Hongqiao Park is Open to the Public

On November 27, 2020, Hongqiao Park was officially unveiled at the opening ceremony of the 2020 Shenzhen Park Culture Season. On December 1 of the same year, Hongqiao Park won the "Best Landscape Design of the Year Award" in the first "World Architecture Festival – China" held in Chengdu City,
China.

Shenzhen-Hong Kong-Macau Science and Technology Achievement Transfer Base is Established

On July 31, 2020, the first Shenzhen-Hong Kong-Macau Science and Technology Achievement Transfer Base in Guangming District was officially inaugurated in Huaqiang Creative Industrial Park. This is the first primary project in Fenghuangcheng of Guangming District, which is considered the "Strategic Park for Global Investment Promotion."
Landslide
A major landslide occurred in Hengtaiyu Industrial Park, Guangming District, on December 20, 2015. As of 21 December, it results in one death, 76 people missing and 16 hospitalizations. Waste materials generated from nearby construction works piled up into a hill which collapsed and consequently destroyed 33 buildings, the mud and debris covered an area greater than 10 ha.

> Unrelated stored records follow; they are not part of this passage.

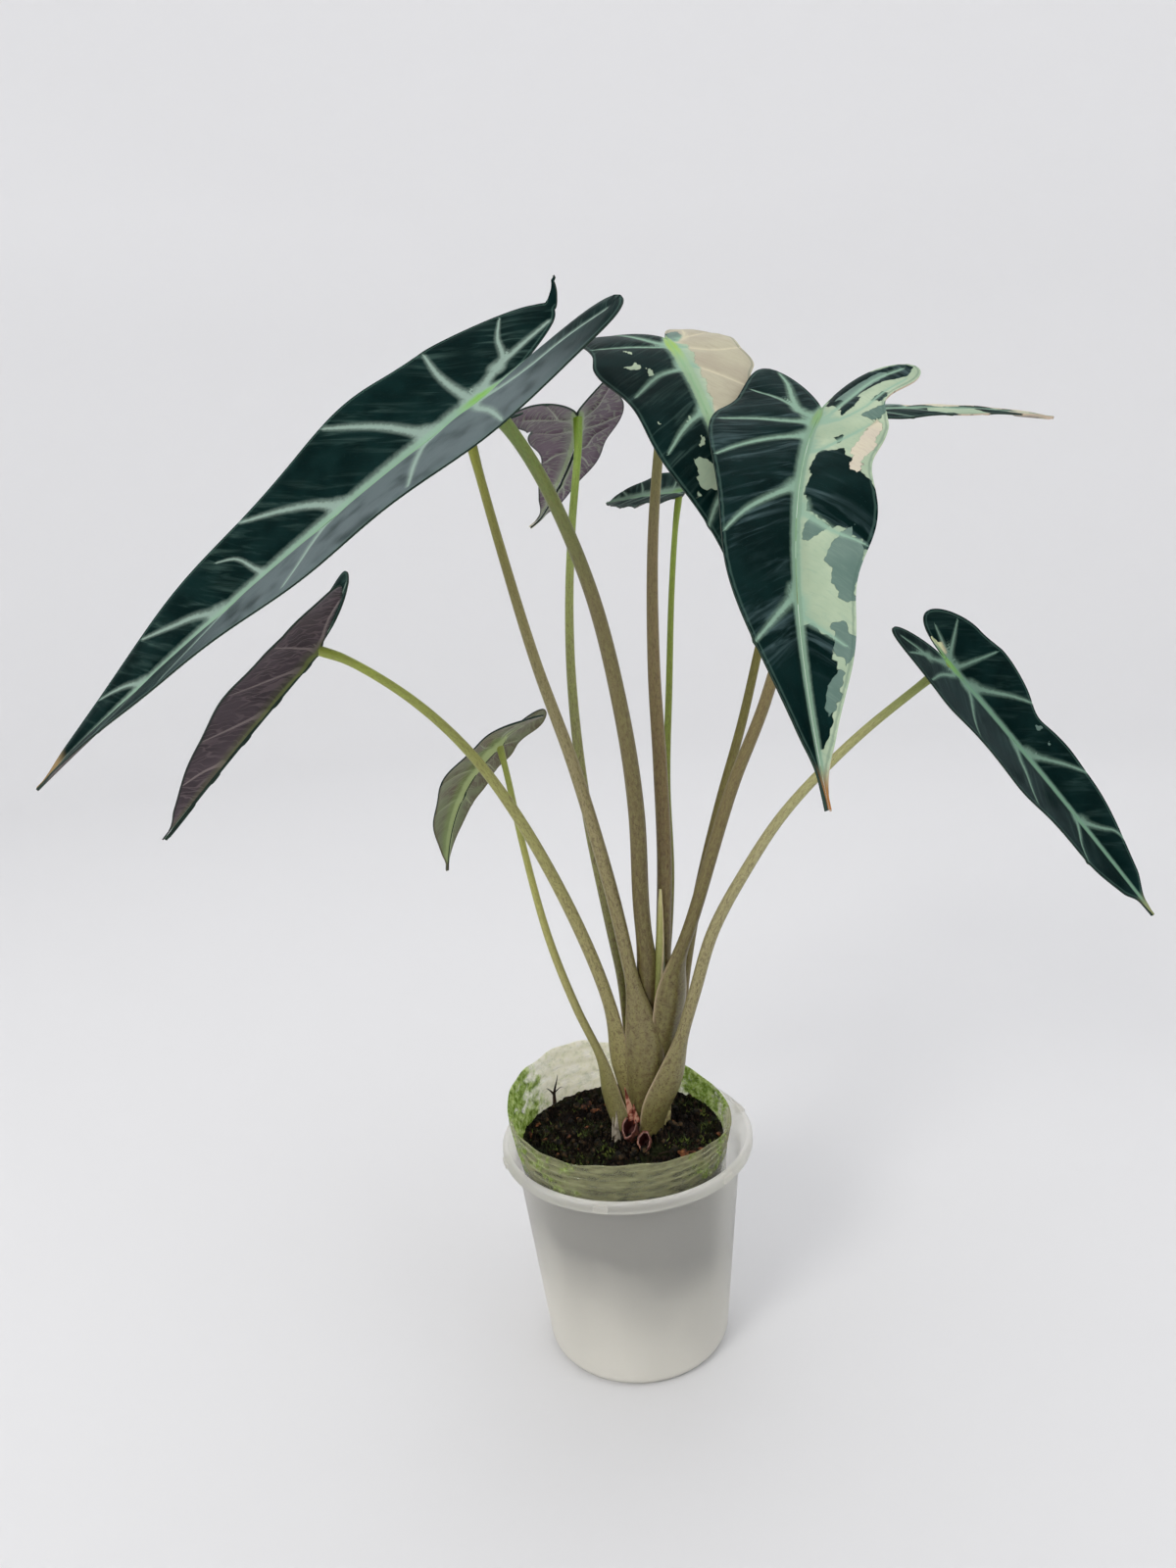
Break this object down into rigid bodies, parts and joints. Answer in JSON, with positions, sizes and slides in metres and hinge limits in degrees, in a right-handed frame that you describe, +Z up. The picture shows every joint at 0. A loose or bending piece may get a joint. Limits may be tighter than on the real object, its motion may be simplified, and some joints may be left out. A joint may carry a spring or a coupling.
{
  "type": "potted bambino alocasia",
  "caption": "Potted aroid with long dark arrowhead leaves with pale ribs, some marbled with cream, on slim sheathing stalks, in a clear nursery pot inside a frosted cup.",
  "frame": {"origin": "centre of the outer cup's flat base, on the surface that it stands on", "axes": "+Z up; +X to the right in the picture, -Y towards the viewer of the picture"},
  "size_m": [0.3411, 0.272, 0.3502],
  "materials": {
    "leaf_dark": "velvety blackish-green leaf with silvery ribs and a mauve-brown underside",
    "leaf_marbled": "velvety leaf marbled in cream, mint and dark green",
    "leaf_olive": "velvety leaf seen from its olive and mauve underside",
    "stalk": "smooth olive and mauve-brown stalk, finely mottled, fresh green at its top",
    "shoot": "smooth furled new leaf",
    "stub": "dried cut stalk end",
    "stem": "pale short stem with dry scales",
    "soil": "moist peaty soil with moss and bark",
    "clear_plastic": "clear, with mineral and algae stains",
    "frosted_plastic": "milky translucent"
  },
  "bodies": {
    "root": {"leaf_low_left": "leaf_olive", "stalk_low_left": "stalk", "leaf_right": "leaf_dark", "stalk_right": "stalk", "leaf_left": "leaf_dark", "stalk_left": "stalk", "leaf_behind_front": "leaf_dark", "stalk_behind_front": "stalk", "leaf_front_right": "leaf_marbled", "stalk_front_right": "stalk", "leaf_front": "leaf_dark", "stalk_front": "stalk", "leaf_half_cream": "leaf_marbled", "stalk_half_cream": "stalk", "leaf_back_left": "leaf_dark", "stalk_back_left": "stalk", "leaf_far_right": "leaf_marbled", "stalk_far_right": "stalk", "leaf_back_small": "leaf_dark", "stalk_back_small": "stalk", "new_shoot": "shoot", "old_stalk_stub_1": "stub", "old_stalk_stub_2": "stub", "stem": "stem", "soil": "soil", "inner_pot": "clear_plastic", "outer_cup": "frosted_plastic"}
  },
  "joints": []
}
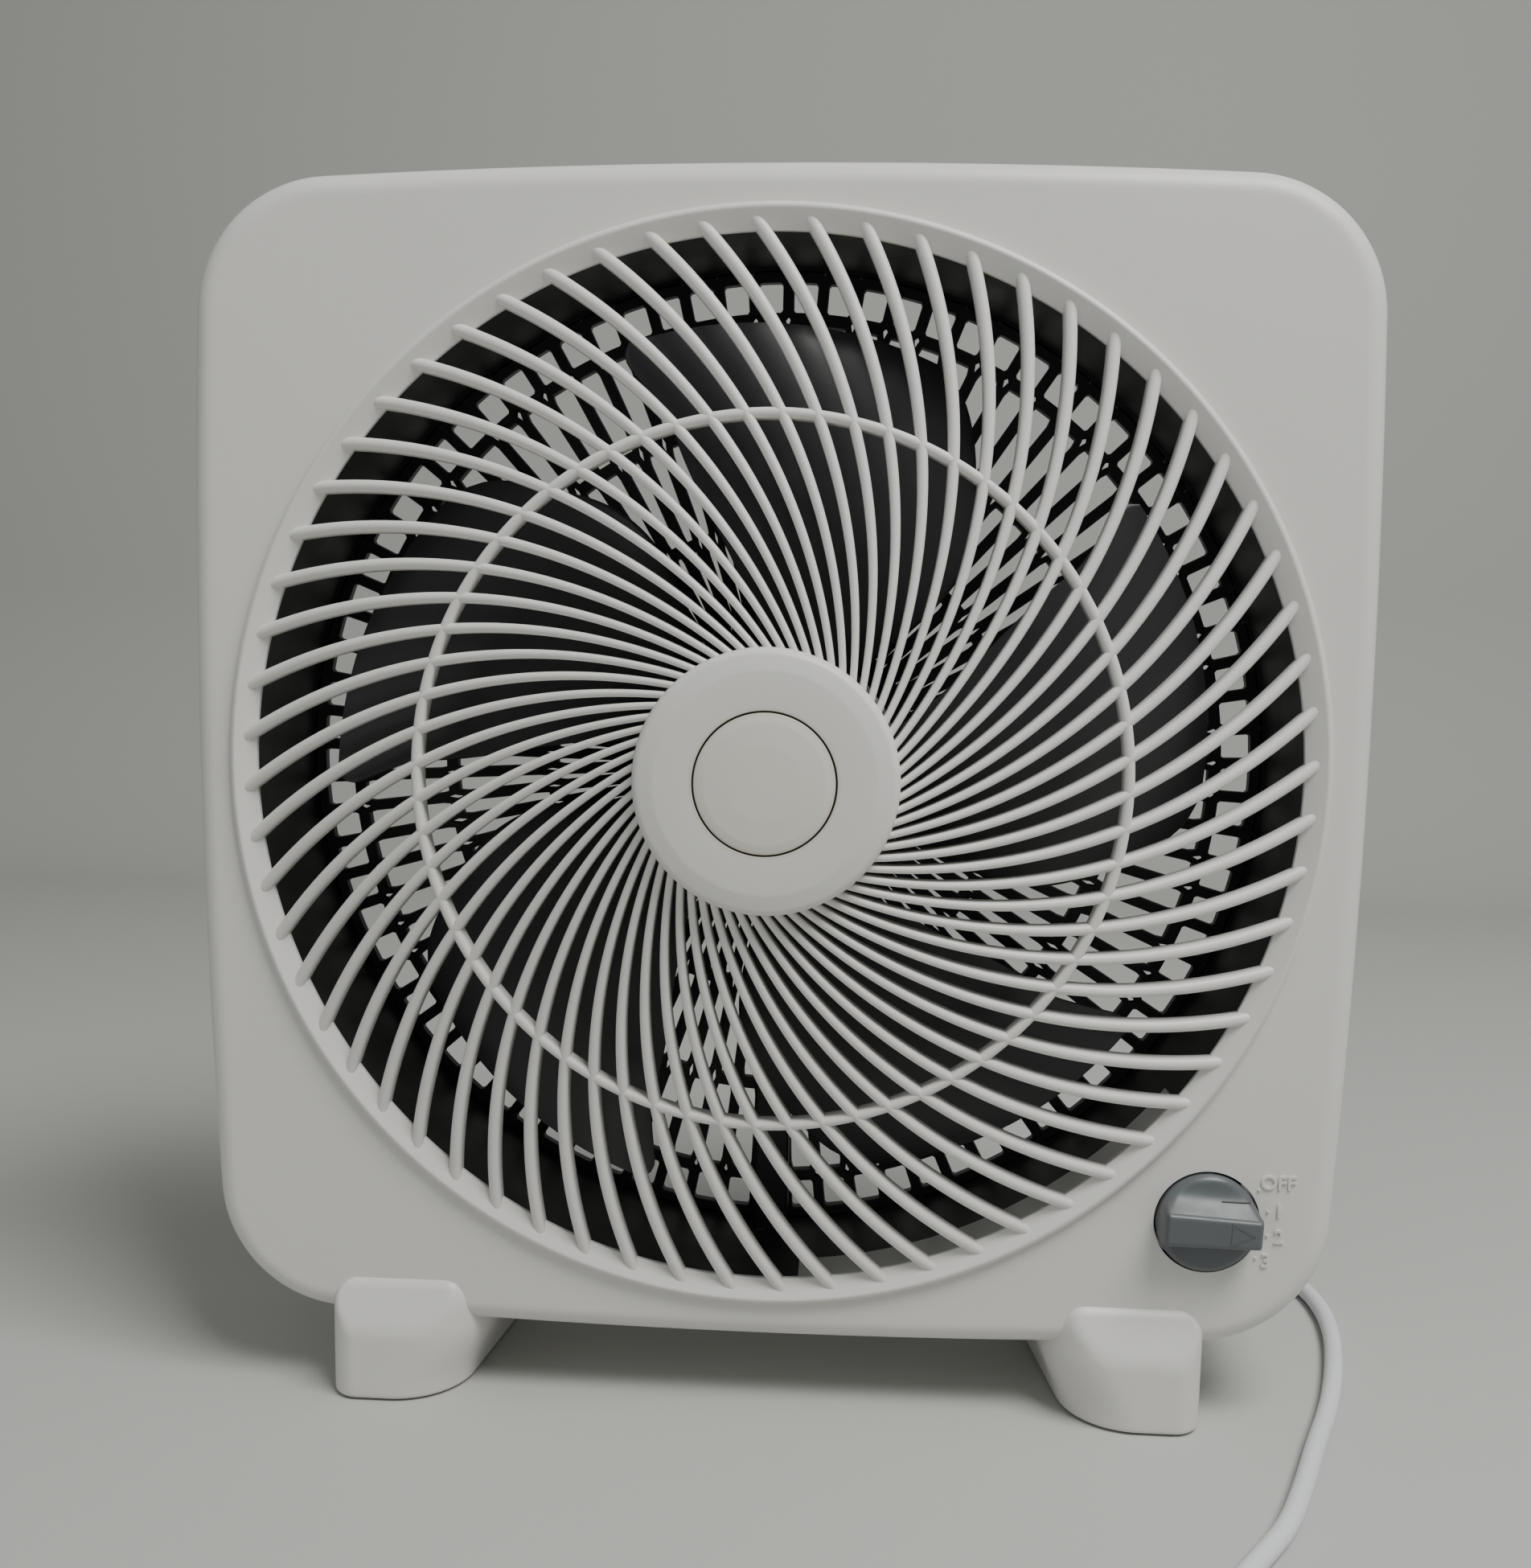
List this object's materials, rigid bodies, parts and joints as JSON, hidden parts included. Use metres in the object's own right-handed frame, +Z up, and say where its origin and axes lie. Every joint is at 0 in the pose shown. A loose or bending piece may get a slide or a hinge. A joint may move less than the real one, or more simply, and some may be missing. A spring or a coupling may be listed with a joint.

Immediately after the accident, Shenzhen City and Guangming New District activated the rescue emergency plan. Chinese authorities had over 2,906 rescue personnel, including approximately 800 from the National Defense Force, on the scene to fully carry out rescue work. On December 26, 2015, a silent mourning ceremony was held in Guangming New District for the accident victims. For the 4,630 employees of the companies affected by this accident, all of them have been resettled by December 30, 2015. As of January 6, 2016, the families of the 19 victims have completed the signing of the compassionate agreement. On May 5, 2017, the public sentencing of the 26 personnel directly responsible for the Landside Accident and 19 defendants was held, and more than 40 people were sentenced.